Saya kira Martin Luther King, seandainya orang Afro di Amerika jumlahnya 90% pun, beliau tetap seperti itu, tetap memperjuangkan keadilan universal. Yang beliau perjuangkan bukan kulit hitam, melainkan keadilan kemanusiaan. Terus apalagi kalau ngomong mayoritas-minoritas, kita tidak bisa hanya memakai terminologi kuantitatif, tidak bisa hanya mayoritas demografis. Di Indonesia umat Islam mayoritas secara jumlah, tapi secara politik dan substansi, Islam sangat minoritas. Di sini saya sering bentrok sama Gus Dur.

“Maksud saya, Gus Dur itu seorang bapak yang sangat cinta dan santun kepada tetangga-tetangga sekampung, tapi sangat keras sama anak-anaknya sendiri. Jadi bagi dia, anak-anaknya mandiri semua, tapi tetangga-tetangga harus disantuni. Maka dia garang sama ICMI. ICMI belum lahir sudah dikutuk sama Gus Dur. Gus Dur tak pernah hatinya mau dimasuki Masyumi, Amin Rais, Muhammadiyah, HMI, karena dia menganggap mereka sudah gede-gede, tak perlu lagi ditampung. Kalau dilihat dari sudut diskriminasi linier, Gus Dur melakukan diskriminasi. Saya kira ada begitunya Gus Dur itu.

“Saya cari husnudzon-nya. Saya kira Bung Karno pun begitu. Menurut saya, dulu Masyumi salah sangka. Tahun 50-an sampai 60-an mereka menyangka kalau Amerika beragama, sedangkan Uni Soviet tidak. Maka Masyumi pro-Amerika. Sementara itu, Bung Karno sudah terlanjur bilang Go to hell with your aid ke Amerika. Dan beliau sudah dekat dengan Krushchev pada waktu itu. Maka Bung Karno kemudian membubarkan HMI dan Masyumi, karena waktu itu pemahaman kita tentang agama belum matang.

“Bung Karno mau mandiri. Kalau harus pro ya pro Soviet. Masyumi pikir, ateis dan tidak ateis itu masih persoalan. Nah, sekarang anda pikir saya ini muslim?
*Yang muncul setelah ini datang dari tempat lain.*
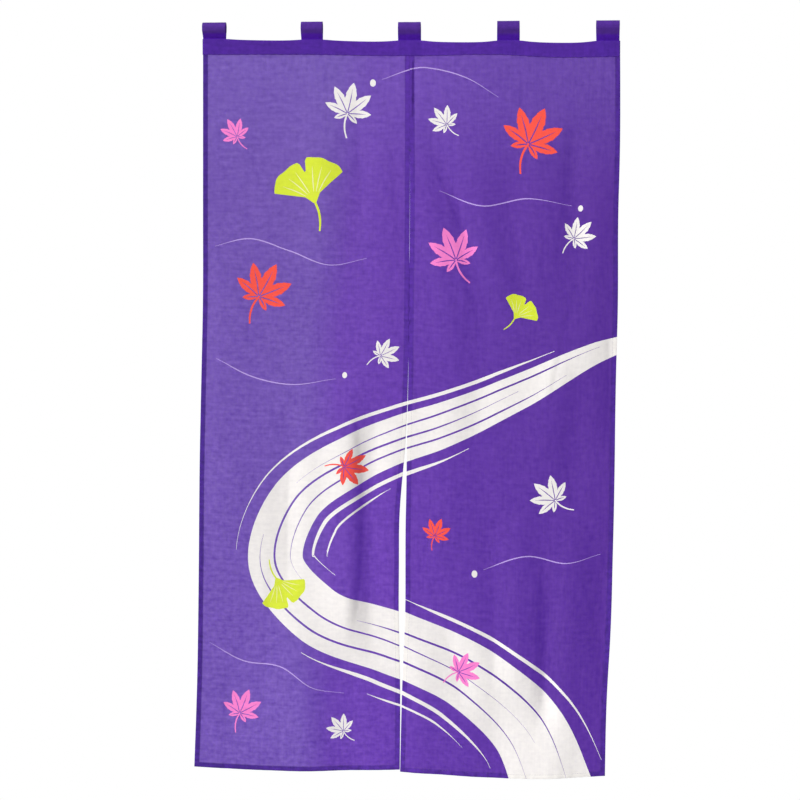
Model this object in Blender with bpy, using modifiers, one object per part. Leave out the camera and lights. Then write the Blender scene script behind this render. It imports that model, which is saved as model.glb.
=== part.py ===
"""Noren curtain: two hemmed cloth panels under one header band, with five cloth loops for a rod.

Metres, +Z up, and the curtain's face looks along -Y. The origin is on the axis of the rod that the
loops are made for, at the middle of the curtain's width.
"""

import math
from collections import namedtuple

import bmesh
import bpy
import numpy as np

# Driving sizes of the cloth
SHEET = 0.0010  # thickness of one layer of cloth
GAP = 0.0003  # clearance between pieces that touch
HEM_WIDTH = 0.010
HEM_THICKNESS = 0.0018  # the turned edge is two layers, pressed
WIDTH = 0.850

# Header band: a strip folded over the top edges of both panels
HEADER_END = 0.0008  # how far it stands past the panels at each end
HEADER_STEP = 0.022  # between the columns of its mesh
SAG_POWER = 3  # how squarely its top edge sags between two loops
FOLD_ARC_STEPS = 4  # of the half turn over the panels' top edges
CHANNEL = SHEET + 2 * GAP  # the space between its two layers
FOLD_RADIUS = (CHANNEL + SHEET) / 2  # of the middle of the cloth, over the top edge
HEADER_BACK = CHANNEL / 2 + SHEET

# Loops: each is one strip, folded over the rod, its two ends sewn down behind the header
ROD_SPACE_RADIUS = 0.0110
LOOP_RADIUS = ROD_SPACE_RADIUS + SHEET / 2
LOOP_TAIL = 0.0250  # how far its ends reach down behind the header
LOOP_PINCH = 0.0020  # its two legs meet this far over the header
LOOP_BEND = 0.0040  # radius of the bend where they meet
LEG_GAP = 0.0002  # between the two ends of one strip
LOOP_ARC_STEPS = 14
BEND_STEPS = 3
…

Anda tidak pernah tahu saya muslim atau tidak, kecuali anda datang ke hati saya. Agama itu bukan institusi. Sejak kapan agama tiba-tiba menjadi institusi? Sejak kapan agama dijadikan beridentitas institusional?

“NU, Muhammadiyah, itu institusi. Tapi Islam bukan. Kamu nggak bisa keluar dari agama karena yang disebut agama adalah kejujuran hatimu kepada kehidupan, cintamu yang tulus kepada istrimu, kesungguhanmu kepada Tuhan dan kehidupan sebagai suaminya alam, cintanya Gus Dur kepada istri yang namanya rakyat Indonesia. Kalau itu kamu jalankan, arep kamu muslim atau kristen, nggak penting lagi. Begitu anda tidak mandi, berarti anda tidak beragama karena mengingkari amanah untuk menjaga tubuh.

“Memangnya ada ateis? Tidak ada. Yang tidak bisa dia pahami dan terima adalah informasi tentang agama yang sampai padanya. Ateisme bukan pada Tuhan, tapi pada berita tentang Tuhan. Makanya untuk tahu Tuhan, jangan tanya manusia, tapi tanya langsung ke Tuhan.

“Ya silahkan kalau mau keluar dari agama, tapi ya nggak bisa. Agama itu keindahan. Kalau yang namanya Rukun Islam, itu cuma 3,5%, itu wilayah doktrinernya agama, pajaknya manusia kepada Tuhan. Selebihnya, agama adalah keindahan, muamalah, rahmatan lil ‘alamin.”